## PROBLEM DETAILS:
Isolate every line in the data with the string "shown" and copy it.

* start DATA EXCERPTS *

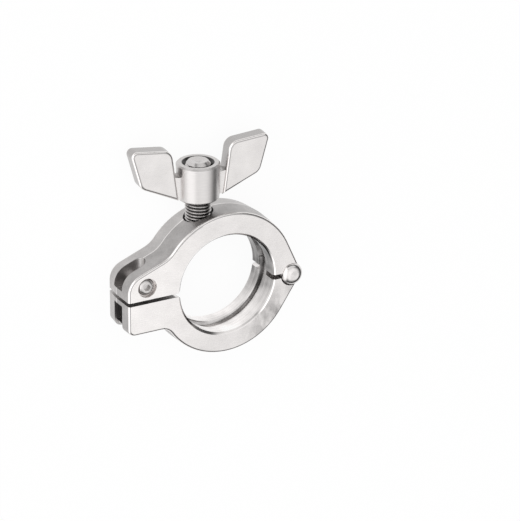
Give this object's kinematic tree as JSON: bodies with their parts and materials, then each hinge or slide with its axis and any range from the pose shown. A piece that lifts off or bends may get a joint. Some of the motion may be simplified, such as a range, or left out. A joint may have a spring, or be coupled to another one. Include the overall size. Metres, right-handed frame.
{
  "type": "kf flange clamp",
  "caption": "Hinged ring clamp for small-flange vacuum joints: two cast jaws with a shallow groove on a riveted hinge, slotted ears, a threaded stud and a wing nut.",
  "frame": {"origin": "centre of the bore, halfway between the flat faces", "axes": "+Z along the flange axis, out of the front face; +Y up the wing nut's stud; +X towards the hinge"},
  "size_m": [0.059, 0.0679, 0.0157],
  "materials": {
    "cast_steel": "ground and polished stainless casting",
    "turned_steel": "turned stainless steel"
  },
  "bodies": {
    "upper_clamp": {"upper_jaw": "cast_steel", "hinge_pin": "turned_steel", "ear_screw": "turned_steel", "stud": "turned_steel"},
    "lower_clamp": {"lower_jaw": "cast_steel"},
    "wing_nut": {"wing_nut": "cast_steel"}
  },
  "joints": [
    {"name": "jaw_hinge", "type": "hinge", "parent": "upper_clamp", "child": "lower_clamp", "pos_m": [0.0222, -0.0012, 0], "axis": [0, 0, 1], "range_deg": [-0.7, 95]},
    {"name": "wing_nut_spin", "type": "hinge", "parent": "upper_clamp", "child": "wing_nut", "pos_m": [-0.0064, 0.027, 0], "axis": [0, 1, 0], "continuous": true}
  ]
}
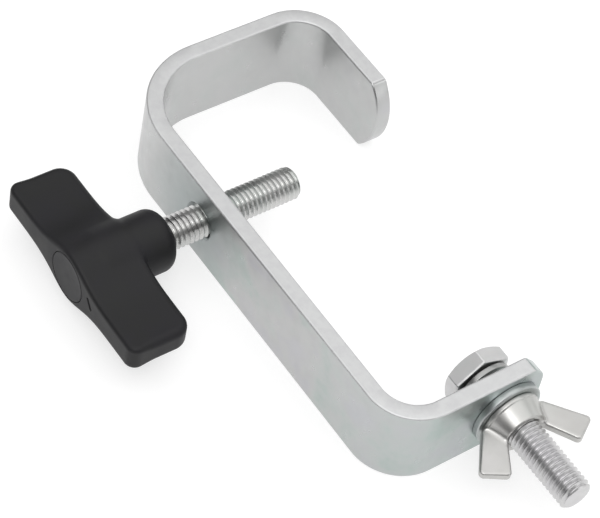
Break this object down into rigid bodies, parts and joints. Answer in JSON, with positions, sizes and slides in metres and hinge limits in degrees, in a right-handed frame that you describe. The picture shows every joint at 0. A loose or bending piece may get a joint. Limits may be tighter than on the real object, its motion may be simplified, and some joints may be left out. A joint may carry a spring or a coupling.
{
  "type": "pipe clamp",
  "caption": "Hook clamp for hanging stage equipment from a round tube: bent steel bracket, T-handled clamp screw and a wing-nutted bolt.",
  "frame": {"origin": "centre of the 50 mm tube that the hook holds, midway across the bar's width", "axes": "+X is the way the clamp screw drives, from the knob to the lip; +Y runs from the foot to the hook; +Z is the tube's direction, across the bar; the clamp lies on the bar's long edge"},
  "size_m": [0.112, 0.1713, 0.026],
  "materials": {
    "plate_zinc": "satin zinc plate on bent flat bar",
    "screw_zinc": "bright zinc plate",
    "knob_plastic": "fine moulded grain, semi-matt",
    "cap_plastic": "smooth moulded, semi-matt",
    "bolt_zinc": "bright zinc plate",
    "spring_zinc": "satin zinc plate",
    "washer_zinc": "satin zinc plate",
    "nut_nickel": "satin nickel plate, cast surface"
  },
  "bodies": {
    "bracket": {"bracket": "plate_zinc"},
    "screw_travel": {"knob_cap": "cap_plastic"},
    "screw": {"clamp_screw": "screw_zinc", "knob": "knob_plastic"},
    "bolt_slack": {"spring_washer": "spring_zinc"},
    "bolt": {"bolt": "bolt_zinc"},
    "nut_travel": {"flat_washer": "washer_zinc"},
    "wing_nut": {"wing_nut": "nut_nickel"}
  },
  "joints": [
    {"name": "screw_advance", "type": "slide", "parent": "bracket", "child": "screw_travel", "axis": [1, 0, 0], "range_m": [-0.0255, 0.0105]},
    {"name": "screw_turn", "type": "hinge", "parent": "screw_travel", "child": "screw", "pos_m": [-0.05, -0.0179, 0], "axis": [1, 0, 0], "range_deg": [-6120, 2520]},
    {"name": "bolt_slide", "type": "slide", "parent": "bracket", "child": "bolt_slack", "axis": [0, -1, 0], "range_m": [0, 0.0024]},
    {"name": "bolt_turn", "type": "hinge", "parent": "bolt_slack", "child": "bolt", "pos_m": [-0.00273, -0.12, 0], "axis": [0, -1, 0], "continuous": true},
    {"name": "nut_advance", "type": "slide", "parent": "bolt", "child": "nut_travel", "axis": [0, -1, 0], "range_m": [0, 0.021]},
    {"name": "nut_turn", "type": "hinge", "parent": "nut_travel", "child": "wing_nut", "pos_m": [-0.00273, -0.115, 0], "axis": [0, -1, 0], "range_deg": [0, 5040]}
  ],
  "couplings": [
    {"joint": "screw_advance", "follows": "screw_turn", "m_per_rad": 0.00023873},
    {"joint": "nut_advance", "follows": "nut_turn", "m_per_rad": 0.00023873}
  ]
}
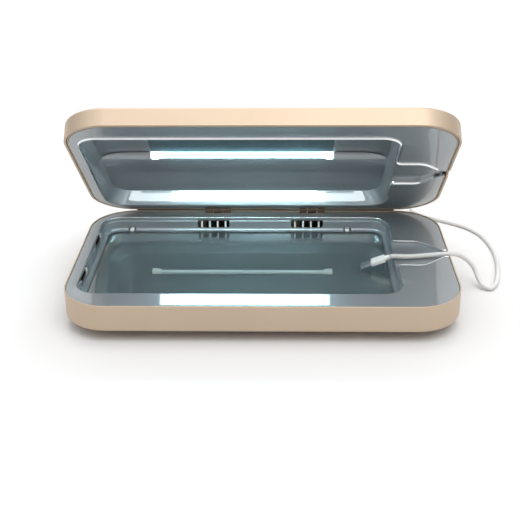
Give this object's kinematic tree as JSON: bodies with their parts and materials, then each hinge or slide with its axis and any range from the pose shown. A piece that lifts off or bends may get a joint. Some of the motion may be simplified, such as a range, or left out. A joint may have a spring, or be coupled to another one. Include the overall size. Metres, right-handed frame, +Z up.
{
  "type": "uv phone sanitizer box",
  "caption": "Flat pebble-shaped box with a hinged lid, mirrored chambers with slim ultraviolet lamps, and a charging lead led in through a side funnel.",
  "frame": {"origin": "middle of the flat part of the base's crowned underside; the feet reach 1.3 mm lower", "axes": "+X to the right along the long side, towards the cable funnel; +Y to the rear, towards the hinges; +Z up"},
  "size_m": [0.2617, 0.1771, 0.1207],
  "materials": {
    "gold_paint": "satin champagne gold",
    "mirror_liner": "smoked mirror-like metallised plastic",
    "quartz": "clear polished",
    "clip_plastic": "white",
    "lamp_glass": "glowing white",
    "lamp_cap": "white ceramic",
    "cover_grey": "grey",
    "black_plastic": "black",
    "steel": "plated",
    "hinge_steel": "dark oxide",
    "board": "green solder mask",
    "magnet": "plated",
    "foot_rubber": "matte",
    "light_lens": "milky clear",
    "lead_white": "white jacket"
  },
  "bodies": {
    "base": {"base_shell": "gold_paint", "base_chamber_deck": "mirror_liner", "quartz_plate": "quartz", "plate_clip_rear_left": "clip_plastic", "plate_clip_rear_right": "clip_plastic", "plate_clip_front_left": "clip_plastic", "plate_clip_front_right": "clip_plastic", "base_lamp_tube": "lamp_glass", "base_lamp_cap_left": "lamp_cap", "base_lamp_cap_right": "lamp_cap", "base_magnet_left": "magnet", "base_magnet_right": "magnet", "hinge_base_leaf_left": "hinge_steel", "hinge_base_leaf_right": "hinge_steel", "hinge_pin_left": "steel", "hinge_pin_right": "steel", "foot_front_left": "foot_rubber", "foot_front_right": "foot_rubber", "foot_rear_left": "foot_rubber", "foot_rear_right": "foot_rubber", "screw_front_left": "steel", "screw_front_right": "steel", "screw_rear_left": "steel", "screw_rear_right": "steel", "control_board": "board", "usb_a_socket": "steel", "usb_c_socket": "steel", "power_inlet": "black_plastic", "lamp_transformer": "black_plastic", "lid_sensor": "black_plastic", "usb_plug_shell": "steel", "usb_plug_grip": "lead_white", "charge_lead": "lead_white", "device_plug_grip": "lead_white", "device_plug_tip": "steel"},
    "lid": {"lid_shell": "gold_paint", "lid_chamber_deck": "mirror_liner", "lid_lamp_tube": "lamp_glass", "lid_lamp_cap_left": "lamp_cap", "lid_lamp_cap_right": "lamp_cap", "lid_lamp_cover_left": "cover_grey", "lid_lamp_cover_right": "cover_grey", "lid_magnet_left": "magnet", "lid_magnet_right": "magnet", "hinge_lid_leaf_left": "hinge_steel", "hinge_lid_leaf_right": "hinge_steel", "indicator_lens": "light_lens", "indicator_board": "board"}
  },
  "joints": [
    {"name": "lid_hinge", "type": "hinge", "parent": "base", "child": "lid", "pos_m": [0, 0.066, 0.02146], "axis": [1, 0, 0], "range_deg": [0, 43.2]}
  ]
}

* end DATA EXCERPTS *
* start DATA EXCERPTS *

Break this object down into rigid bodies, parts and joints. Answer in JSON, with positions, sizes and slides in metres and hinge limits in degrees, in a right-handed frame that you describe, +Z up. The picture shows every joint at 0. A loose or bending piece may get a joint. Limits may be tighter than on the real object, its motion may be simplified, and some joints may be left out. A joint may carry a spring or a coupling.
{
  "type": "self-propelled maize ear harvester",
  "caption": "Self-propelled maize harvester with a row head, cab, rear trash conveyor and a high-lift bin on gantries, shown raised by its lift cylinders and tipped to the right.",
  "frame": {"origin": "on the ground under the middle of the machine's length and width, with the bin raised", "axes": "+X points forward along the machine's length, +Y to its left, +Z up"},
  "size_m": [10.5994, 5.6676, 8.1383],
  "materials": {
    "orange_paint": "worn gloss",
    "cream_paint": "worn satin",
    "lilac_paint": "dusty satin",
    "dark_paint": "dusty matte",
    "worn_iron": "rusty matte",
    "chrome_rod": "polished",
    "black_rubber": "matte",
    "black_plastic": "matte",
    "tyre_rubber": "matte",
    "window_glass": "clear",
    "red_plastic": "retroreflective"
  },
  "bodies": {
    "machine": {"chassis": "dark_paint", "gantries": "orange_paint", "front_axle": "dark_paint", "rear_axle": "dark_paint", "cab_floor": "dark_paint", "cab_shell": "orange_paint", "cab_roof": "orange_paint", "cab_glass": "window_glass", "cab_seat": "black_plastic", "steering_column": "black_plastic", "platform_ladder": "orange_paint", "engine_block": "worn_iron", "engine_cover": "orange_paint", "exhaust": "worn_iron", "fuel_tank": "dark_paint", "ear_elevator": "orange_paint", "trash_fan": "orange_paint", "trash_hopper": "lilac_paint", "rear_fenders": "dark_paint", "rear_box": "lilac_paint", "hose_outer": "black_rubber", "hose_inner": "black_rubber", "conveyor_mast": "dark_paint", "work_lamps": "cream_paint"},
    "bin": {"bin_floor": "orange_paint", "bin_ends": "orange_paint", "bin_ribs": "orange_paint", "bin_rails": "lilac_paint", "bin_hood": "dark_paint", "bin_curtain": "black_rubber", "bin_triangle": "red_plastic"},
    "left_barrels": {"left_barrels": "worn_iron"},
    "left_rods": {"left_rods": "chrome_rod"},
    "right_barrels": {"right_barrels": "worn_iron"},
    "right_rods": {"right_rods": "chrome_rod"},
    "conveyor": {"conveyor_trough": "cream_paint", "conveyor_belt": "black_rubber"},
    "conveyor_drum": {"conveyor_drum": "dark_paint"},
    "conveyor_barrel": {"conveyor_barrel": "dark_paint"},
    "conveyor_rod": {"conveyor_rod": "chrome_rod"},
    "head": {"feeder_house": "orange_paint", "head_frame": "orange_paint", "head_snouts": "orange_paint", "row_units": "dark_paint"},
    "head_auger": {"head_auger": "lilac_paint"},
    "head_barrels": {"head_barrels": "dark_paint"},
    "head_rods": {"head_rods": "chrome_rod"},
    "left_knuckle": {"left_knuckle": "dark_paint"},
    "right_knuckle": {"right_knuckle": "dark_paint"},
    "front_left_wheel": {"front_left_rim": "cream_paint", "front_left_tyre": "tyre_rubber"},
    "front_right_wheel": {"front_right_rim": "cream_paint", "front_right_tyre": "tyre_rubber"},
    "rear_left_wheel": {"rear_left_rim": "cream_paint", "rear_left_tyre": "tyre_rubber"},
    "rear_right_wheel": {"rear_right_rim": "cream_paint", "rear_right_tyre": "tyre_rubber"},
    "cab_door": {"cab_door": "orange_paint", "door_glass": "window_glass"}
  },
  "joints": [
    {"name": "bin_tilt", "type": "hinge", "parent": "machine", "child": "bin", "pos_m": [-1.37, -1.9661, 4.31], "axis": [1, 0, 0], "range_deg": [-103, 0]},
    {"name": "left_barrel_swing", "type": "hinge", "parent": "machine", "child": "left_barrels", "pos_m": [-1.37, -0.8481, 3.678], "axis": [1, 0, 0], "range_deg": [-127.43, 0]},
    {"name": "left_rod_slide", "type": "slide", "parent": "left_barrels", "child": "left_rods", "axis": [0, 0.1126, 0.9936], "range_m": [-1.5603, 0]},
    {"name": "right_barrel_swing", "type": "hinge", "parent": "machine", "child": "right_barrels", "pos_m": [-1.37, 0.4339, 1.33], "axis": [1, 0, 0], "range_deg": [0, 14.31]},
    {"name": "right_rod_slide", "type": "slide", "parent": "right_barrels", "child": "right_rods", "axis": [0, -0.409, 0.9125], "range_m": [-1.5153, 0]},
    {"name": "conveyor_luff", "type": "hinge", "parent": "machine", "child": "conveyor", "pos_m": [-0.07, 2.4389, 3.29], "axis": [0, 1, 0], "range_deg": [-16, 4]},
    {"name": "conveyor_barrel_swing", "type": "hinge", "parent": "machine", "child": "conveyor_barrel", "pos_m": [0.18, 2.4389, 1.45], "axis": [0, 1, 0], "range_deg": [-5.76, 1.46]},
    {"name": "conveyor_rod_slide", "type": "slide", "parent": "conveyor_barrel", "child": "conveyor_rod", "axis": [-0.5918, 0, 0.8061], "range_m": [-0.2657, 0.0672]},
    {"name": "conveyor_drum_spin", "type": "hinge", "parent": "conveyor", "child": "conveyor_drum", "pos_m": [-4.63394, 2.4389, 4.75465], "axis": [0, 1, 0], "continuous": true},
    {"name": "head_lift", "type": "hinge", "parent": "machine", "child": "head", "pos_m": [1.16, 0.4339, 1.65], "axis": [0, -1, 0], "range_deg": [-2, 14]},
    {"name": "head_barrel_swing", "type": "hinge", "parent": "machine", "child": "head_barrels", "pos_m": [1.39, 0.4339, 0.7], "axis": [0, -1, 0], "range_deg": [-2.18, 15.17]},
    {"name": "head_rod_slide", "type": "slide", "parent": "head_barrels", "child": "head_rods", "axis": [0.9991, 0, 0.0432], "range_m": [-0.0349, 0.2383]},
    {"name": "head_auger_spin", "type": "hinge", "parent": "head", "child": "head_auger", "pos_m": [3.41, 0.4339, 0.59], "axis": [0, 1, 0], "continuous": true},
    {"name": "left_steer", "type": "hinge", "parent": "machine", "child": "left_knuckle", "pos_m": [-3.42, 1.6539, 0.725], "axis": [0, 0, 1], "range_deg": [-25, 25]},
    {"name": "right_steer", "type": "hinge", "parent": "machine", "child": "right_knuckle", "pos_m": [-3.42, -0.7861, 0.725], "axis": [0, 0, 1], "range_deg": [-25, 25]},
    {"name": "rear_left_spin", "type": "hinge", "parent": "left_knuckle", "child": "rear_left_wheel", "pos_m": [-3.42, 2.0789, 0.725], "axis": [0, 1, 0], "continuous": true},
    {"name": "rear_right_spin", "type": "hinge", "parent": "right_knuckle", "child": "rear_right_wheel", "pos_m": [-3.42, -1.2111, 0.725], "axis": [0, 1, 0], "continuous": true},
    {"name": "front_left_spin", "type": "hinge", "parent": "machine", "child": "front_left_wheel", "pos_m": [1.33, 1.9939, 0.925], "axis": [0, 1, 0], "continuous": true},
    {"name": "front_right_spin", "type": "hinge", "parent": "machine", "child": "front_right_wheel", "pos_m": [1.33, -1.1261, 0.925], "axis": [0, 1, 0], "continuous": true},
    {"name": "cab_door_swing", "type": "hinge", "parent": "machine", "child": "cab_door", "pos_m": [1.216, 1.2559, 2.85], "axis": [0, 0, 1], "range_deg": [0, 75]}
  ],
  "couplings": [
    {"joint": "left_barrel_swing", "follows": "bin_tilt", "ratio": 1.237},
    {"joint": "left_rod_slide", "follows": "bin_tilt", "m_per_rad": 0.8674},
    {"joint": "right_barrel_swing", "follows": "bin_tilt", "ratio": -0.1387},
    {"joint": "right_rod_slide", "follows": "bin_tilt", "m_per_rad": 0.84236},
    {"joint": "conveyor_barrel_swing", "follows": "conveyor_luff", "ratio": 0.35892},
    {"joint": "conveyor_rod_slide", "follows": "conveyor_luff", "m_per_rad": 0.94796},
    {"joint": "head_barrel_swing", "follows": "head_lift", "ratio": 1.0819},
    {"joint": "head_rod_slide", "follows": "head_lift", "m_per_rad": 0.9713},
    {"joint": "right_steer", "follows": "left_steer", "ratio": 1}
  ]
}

* end DATA EXCERPTS *

## EXERCISE ANSWER:
Give this object's kinematic tree as JSON: bodies with their parts and materials, then each hinge or slide with its axis and any range from the pose shown. A piece that lifts off or bends may get a joint. Some of the motion may be simplified, such as a range, or left out. A joint may have a spring, or be coupled to another one. Include the overall size. Metres, right-handed frame.
Give this object's kinematic tree as JSON: bodies with their parts and materials, then each hinge or slide with its axis and any range from the pose shown. A piece that lifts off or bends may get a joint. Some of the motion may be simplified, such as a range, or left out. A joint may have a spring, or be coupled to another one. Include the overall size. Metres, right-handed frame, +Z up.
  "caption": "Self-propelled maize harvester with a row head, cab, rear trash conveyor and a high-lift bin on gantries, shown raised by its lift cylinders and tipped to the right.",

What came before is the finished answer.